Process-pages description files that bring specific processes and bridges together in order to complete a process on a specific data-repository. A process-page file can generate a whole website that allows the completion of a process, which allows individuals to interact with the repositories. However, it is also possible to design a custom website and connect relevant interactive elements (input fields, buttons, etc.) to the toolkit functionalities.

Both individual processes mentioned above could be used in their individual process-pages (a single webpage). When a community knows on which repository system their data is hosted the process page, could bring for that repository the bridge and their processes together allowing them to manage their data, without spending too much time on the repository system. This process pages, could be designed in such a way that it meets their needs in terms of accessibility and usability.
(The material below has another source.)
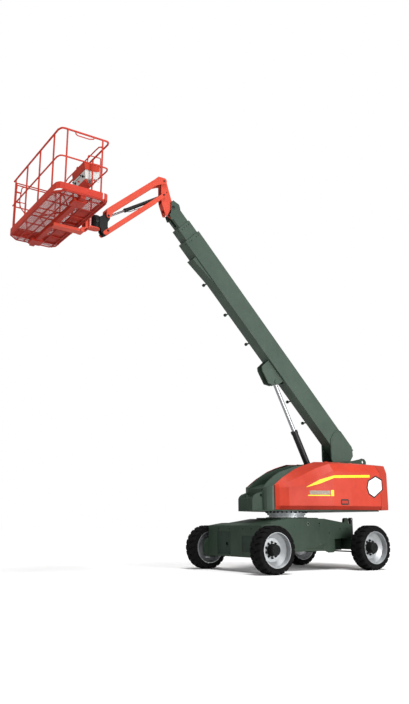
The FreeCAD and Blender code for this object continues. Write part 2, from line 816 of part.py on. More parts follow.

How does the toolkit work with different data-repositories#

When a process describes the functioning of a service, it does not need to describe the exact endpoints of a particular service. The process-page assigns bridge which define, which particular service to use and how to communicate it. Generally speaking there are two ways of doing that. Either through a bridge-module, which is a simply a javascript module, that exports functions which communicate with the repository/service or with an OpenAPI json file, which contains all endpoints of the service.

Technical Requirements#

The toolkit is a Javascript module that can easily be integrated on any web environment. A Process-page that is in the style of a website and contains the required input fields and buttons that are required for the process should be preferred.

Use cases#

With the development we also created two use cases, that demonstrate how the toolkit can be used. The process work with the Dataverse repository system.

The first one is a process that allows communities to add their own Local Contexts Labels to a Dataverse dataset. For that specific use case, we created a metadata block for Dataverse, which you can find here. Find a description of the Local Contexts - Dataverse process here.

The second use case is a process that allows communities to restrict access to a dataset by default and have a simple but complete data application process in place. It relies on email as a form of communication between the data authorities and the applicant. This process includes two different processes, one for the data authorities and one for the applicant. Find a description of the Data Access Request.

Both example use cases can easily be extended and adapted to work in other manners. Because of the modular design of the toolkit, it is for example possible to adapt a processes with other repositories and other types of metadata. It is important to note that each repository system might have different capabilities and might require different ways of realizing a process. While Dataverse for example provides a way to protect dataset files and make them only accessible to specific users on request, a process that does not require somebody to create an account on the repository system requires a specific way of making data accessible (through private links for draft datasets).

Process Library#

Next to the Toolkit we provide a repository with a collection of processes that can be used with the toolkit. The repository can be found here: Ridagop Process Library on Github.